■ **Task directions**
Repeat exactly the lines from the one containing "gasket on the stem" through the one containing "nodes[node].hide_render = nodes[node].hide_viewport", both lines included, please, without any other lines.

■ **Data shown**
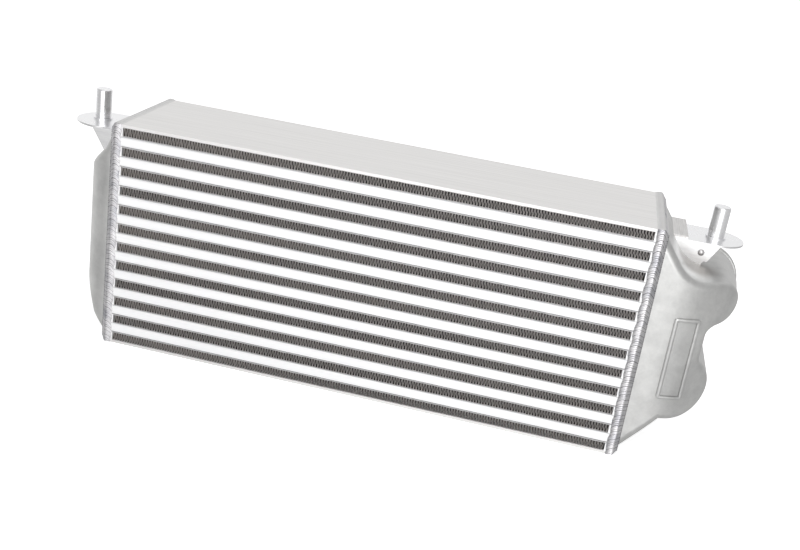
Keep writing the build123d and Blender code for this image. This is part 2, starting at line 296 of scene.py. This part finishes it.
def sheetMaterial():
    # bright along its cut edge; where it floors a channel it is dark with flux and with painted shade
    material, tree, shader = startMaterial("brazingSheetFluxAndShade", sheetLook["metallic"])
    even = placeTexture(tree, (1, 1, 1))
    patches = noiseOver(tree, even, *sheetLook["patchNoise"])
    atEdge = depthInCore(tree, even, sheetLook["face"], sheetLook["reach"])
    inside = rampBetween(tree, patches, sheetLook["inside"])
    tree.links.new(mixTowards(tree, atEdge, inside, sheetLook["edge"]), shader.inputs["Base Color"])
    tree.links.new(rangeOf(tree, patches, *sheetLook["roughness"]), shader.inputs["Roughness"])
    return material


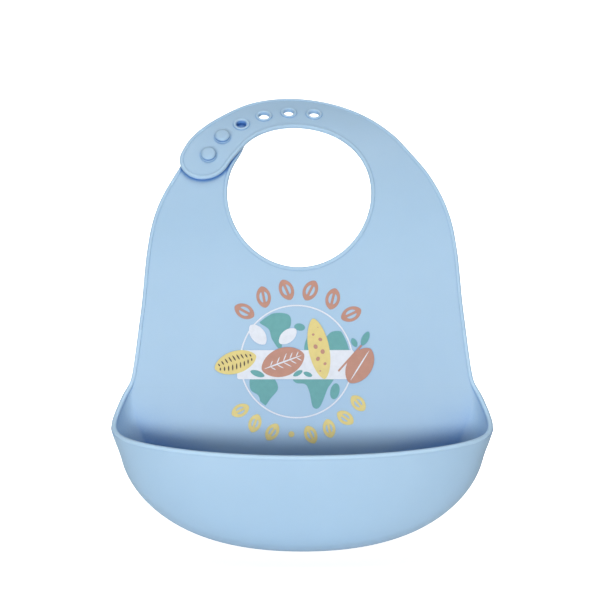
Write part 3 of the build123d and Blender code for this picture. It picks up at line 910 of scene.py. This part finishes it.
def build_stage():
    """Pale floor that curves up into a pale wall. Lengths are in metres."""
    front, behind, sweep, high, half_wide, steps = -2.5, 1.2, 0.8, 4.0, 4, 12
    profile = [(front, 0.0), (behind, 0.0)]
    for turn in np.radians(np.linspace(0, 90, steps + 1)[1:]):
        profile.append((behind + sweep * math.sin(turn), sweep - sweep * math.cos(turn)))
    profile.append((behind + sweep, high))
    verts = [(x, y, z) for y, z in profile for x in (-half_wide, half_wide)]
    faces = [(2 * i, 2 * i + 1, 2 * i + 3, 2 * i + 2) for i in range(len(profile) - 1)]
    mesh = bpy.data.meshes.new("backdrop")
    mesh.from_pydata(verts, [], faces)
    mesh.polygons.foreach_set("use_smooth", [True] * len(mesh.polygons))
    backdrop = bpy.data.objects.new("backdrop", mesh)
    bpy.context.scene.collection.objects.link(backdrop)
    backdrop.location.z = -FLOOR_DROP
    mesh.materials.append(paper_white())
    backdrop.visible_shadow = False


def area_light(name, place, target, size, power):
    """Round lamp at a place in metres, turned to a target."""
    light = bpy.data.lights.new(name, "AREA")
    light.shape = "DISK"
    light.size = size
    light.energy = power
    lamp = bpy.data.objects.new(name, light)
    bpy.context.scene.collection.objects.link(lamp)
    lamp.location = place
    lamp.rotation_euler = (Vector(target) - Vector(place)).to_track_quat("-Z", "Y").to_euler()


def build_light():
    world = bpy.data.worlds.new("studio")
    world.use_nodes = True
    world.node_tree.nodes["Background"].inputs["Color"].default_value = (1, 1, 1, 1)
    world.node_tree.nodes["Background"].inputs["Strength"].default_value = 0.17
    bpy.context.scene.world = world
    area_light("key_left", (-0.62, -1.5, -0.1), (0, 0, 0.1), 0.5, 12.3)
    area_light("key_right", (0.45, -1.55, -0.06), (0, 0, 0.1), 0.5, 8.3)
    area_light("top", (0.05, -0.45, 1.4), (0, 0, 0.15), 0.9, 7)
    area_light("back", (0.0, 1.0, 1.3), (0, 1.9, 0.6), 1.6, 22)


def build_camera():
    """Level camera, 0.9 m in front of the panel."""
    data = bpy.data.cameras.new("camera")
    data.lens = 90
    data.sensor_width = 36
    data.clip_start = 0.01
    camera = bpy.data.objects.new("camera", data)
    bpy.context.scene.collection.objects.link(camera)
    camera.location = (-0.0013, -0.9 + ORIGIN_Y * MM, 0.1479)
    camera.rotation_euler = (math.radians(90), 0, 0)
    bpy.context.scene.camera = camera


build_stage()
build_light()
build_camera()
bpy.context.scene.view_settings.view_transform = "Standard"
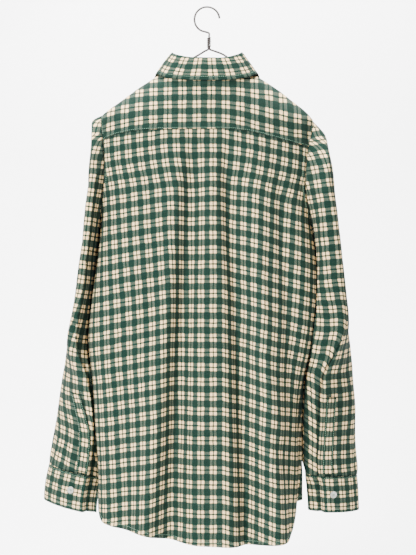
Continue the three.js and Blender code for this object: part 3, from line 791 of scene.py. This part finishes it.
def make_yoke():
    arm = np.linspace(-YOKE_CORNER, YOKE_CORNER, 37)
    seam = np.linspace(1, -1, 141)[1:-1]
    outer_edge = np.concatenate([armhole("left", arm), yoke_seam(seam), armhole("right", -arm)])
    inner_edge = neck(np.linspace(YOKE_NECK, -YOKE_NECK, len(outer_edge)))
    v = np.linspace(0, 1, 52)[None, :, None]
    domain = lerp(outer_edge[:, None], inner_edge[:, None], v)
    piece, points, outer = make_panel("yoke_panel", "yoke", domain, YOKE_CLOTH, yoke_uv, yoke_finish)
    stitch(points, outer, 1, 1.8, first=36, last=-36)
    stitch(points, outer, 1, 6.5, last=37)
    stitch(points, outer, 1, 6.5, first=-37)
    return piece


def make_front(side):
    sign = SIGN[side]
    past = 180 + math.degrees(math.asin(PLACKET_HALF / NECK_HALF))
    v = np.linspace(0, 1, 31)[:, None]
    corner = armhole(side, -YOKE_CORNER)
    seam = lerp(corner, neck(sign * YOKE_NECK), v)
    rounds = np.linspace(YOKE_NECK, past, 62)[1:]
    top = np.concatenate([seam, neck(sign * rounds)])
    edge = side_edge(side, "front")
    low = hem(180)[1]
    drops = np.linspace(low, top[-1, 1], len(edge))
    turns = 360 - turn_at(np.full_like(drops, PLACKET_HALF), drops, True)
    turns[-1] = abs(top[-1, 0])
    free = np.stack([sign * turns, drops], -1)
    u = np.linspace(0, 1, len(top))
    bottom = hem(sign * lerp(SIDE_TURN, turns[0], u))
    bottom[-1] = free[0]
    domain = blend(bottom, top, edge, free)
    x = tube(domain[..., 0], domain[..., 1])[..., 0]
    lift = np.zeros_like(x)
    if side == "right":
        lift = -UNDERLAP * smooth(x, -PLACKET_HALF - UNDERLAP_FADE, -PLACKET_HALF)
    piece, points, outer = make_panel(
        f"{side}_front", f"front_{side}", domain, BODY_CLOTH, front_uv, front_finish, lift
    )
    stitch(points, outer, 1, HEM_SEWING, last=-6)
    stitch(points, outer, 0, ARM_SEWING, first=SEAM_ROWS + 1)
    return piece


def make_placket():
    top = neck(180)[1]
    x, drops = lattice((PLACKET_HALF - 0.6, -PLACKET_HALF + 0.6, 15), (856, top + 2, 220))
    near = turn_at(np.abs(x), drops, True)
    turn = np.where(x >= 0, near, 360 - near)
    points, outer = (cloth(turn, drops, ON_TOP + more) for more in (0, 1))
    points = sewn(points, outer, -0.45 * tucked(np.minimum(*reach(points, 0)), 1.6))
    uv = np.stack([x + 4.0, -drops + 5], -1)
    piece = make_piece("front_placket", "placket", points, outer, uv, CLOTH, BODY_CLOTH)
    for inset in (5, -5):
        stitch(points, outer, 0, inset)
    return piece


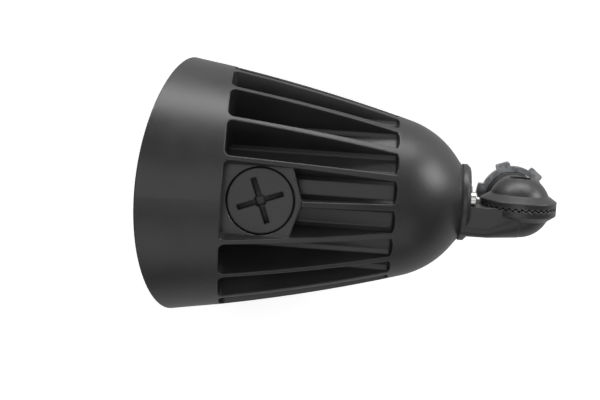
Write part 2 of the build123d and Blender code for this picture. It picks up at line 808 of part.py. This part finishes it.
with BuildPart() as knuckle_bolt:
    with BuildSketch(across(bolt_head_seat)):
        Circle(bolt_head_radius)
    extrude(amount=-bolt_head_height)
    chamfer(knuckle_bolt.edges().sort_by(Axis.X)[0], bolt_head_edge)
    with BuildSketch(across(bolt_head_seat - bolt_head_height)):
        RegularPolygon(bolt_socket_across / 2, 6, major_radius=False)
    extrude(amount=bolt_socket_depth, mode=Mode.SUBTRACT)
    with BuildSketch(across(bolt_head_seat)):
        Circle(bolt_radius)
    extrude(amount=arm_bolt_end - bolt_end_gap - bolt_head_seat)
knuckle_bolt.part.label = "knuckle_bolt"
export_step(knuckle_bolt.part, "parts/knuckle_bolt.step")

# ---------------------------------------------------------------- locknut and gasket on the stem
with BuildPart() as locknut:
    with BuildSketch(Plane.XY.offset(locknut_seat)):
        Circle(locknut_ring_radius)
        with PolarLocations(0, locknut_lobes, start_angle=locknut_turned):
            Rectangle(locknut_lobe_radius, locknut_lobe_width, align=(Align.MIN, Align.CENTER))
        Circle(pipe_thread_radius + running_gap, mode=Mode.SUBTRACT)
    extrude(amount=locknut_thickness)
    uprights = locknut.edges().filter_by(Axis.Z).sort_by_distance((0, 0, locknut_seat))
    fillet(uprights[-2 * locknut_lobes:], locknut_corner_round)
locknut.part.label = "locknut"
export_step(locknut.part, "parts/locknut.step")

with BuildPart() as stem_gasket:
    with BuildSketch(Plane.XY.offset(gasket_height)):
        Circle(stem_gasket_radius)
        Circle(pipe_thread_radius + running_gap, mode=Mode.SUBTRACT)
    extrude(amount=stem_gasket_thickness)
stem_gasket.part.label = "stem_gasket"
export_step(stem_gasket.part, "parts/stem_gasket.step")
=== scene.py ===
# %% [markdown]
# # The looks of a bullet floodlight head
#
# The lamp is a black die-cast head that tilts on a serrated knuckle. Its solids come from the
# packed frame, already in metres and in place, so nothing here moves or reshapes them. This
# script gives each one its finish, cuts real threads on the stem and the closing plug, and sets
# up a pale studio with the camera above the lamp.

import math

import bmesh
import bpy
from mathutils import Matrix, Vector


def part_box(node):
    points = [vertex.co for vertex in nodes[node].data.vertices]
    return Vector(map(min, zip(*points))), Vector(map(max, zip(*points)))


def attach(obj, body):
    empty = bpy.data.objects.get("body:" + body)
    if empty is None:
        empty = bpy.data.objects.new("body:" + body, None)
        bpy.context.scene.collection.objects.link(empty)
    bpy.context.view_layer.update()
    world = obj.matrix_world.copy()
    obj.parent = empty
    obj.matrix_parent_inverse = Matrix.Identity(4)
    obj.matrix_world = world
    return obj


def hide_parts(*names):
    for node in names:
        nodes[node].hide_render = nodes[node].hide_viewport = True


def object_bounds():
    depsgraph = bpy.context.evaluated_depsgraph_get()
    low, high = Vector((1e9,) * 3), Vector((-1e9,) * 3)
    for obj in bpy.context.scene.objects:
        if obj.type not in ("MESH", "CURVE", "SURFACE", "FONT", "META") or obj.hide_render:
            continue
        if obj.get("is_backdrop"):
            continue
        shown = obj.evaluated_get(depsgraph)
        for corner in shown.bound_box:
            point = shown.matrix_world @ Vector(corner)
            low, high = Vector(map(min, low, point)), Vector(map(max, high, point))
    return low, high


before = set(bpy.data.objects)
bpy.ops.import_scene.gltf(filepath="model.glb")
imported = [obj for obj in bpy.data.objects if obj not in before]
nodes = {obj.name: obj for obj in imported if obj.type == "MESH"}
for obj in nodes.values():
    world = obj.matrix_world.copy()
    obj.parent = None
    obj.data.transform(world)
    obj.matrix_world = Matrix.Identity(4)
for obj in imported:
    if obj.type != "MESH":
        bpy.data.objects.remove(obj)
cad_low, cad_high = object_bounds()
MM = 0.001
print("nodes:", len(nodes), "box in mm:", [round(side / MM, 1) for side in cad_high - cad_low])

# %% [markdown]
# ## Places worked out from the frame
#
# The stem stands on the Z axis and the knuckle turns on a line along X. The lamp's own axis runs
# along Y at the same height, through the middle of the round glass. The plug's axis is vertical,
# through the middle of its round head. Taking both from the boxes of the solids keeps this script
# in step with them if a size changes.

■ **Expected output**
# ---------------------------------------------------------------- locknut and gasket on the stem
with BuildPart() as locknut:
    with BuildSketch(Plane.XY.offset(locknut_seat)):
        Circle(locknut_ring_radius)
        with PolarLocations(0, locknut_lobes, start_angle=locknut_turned):
            Rectangle(locknut_lobe_radius, locknut_lobe_width, align=(Align.MIN, Align.CENTER))
        Circle(pipe_thread_radius + running_gap, mode=Mode.SUBTRACT)
    extrude(amount=locknut_thickness)
    uprights = locknut.edges().filter_by(Axis.Z).sort_by_distance((0, 0, locknut_seat))
    fillet(uprights[-2 * locknut_lobes:], locknut_corner_round)
locknut.part.label = "locknut"
export_step(locknut.part, "parts/locknut.step")

with BuildPart() as stem_gasket:
    with BuildSketch(Plane.XY.offset(gasket_height)):
        Circle(stem_gasket_radius)
        Circle(pipe_thread_radius + running_gap, mode=Mode.SUBTRACT)
    extrude(amount=stem_gasket_thickness)
stem_gasket.part.label = "stem_gasket"
export_step(stem_gasket.part, "parts/stem_gasket.step")
=== scene.py ===
# %% [markdown]
# # The looks of a bullet floodlight head
#
# The lamp is a black die-cast head that tilts on a serrated knuckle. Its solids come from the
# packed frame, already in metres and in place, so nothing here moves or reshapes them. This
# script gives each one its finish, cuts real threads on the stem and the closing plug, and sets
# up a pale studio with the camera above the lamp.

import math

import bmesh
import bpy
from mathutils import Matrix, Vector


def part_box(node):
    points = [vertex.co for vertex in nodes[node].data.vertices]
    return Vector(map(min, zip(*points))), Vector(map(max, zip(*points)))


def attach(obj, body):
    empty = bpy.data.objects.get("body:" + body)
    if empty is None:
        empty = bpy.data.objects.new("body:" + body, None)
        bpy.context.scene.collection.objects.link(empty)
    bpy.context.view_layer.update()
    world = obj.matrix_world.copy()
    obj.parent = empty
    obj.matrix_parent_inverse = Matrix.Identity(4)
    obj.matrix_world = world
    return obj


def hide_parts(*names):
    for node in names:
        nodes[node].hide_render = nodes[node].hide_viewport = True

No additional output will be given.